When a young woman was brutally gang-raped in the Indian capital Delhi on December 16, 2012, and subsequently died 13 days later, there was a  worldwide outcry.

What followed was even more harrowing, that being the countless women who broke the silence to tell us that this was not the exception, but the norm.

Nirbhaya marries real-life testimonies with a dramatised recreation of what happened to Jyoti Singh Pandey, the 23-year-old student whom the media dubbed “Nirbhaya”, or fearless.

Internationally acclaimed playwright and director Yael Farber brings a blistering evocation of that terrible night and the ripples of change it set in motion. Presented by the Southbank Centre, the play came to Oldham’s Grange Theatre as part of the Alchemy Festival 2015.

Priyanka Bose, Poorna Jagannathan, Sneha Jawale and Pamela Sinha describe their bodies as no longer being their own, as we witness the daily harassment and groping in the bustling streets of a city littered with the relics of lost empires, a city now described as “hell on earth for women”.

                                                      Poorna Jaggannathan

The play uses the rape and death of Jyoti as a catalyst to break the silence around sexual violence. The women, too, are fearless, as each tells her account of being sexually violated one by one. In a culture where the fear of shame can be overpowering, breaking the silence is a courageous act.

Ankur Vikal darts in and out of every male role, a bystander, an abuser, a father, brother, and even Pandey’s friend, Awindra Pandey.

Farber’s language, interwoven with the real stories, is violent, angry and poetic. “I want to pull my tongue from my mouth like a tree. I want to pull out its roots,” Bose says.

Jyoti herself does not speak but sings eerily throughout the play, a ghost who cannot tell her own story but has it told for her. She is now forever mythologised, a symbol of everything that is wrong in Indian society.

A woman is raped in India every 20 minutes. According to the country’s National Crime Record Bureau, crimes against women have increased by 7.1 percent since 2010. The number of rapes reported has also risen.Nearly a third of rape victims in India are under the age of 18. One in 10 are under 14.

Too often women are told that they should stay at home, where they would be much safer. What was she doing out of the house in the first place, is a question directed at these women. What, then, would they say to Sinha, a Canadian actress of Indian heritage, who was raped in Toronto 20 years ago by a stranger who broke into her apartment? Or to Bose who was raped by several men working in her family home?

Nirbhaya is not an easy watch, and nor should it be. Prepare to be shocked, horrified, and bring plenty of tissues with you. The silence of the audience  was punctuated by sniffs and sobs.

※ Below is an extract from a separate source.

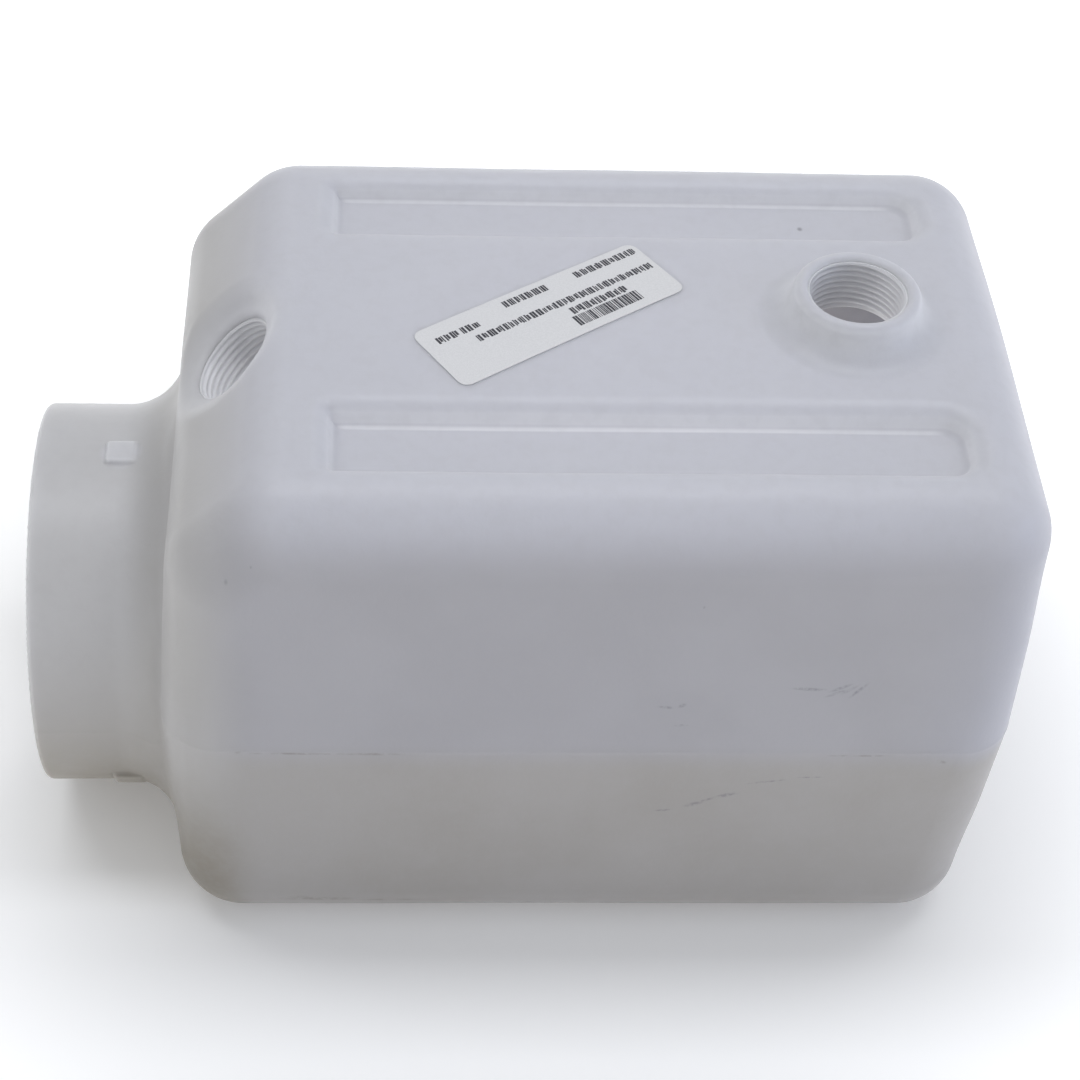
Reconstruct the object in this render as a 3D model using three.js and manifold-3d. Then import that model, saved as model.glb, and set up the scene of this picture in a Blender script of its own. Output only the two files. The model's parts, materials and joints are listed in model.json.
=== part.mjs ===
// Blow-moulded polyethylene fluid reservoir, lying on its side with its two threaded ports up.
// It slides over the round head of a hydraulic power unit by the neck, and both ports take 3/4 inch pipe threads.
//
// Millimetres, +Z up. The neck points towards -X. The origin is the middle of the bounding box in X and Y,
// on the plane that the tank stands on.
import * as THREE from 'three';
import { ConvexGeometry } from 'three/addons/geometries/ConvexGeometry.js';
import { mergeVertices } from 'three/addons/utils/BufferGeometryUtils.js';
import Module from 'manifold-3d';

const wasm = await Module();
wasm.setup();

const INCH = 25.4;
const degrees = THREE.MathUtils.degToRad;

// ---- Driving dimensions ----

const OVERALL_LENGTH = 11 * INCH;   // neck rim to base end, without the pinch-off ridge
const NECK_LENGTH = 39.2;           // neck rim to the body's neck end
const WIDTH = 6.7 * INCH;           // at the parting line
const HEIGHT = 6.7 * INCH;          // underside to the long edges of the top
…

One young woman sitting nearby was wiping away tears as she listened to the story of Jawale, a dowry-bride whose family tried to kill her by setting her on fire. Her heavily scarred face streamed with tears as she mourned the loss of a son was snatched away from her by her husband.

While the men who raped and killed Jyoti Pandey were charged and convicted, the men who abused the women in the play have gotten away with their crimes, which emphasises how deep-rooted the problem is.

Nirbhaya ends with each woman standing up, saying her name and slowly raising a fist in the air. They are no longer broken women, ashamed of their bodies or what has happened to them (nor should they be). They are no longer victims, but survivors.

“Bring it the fuck on,” Jagannathan roars. They are fearless. They are Nirbhaya.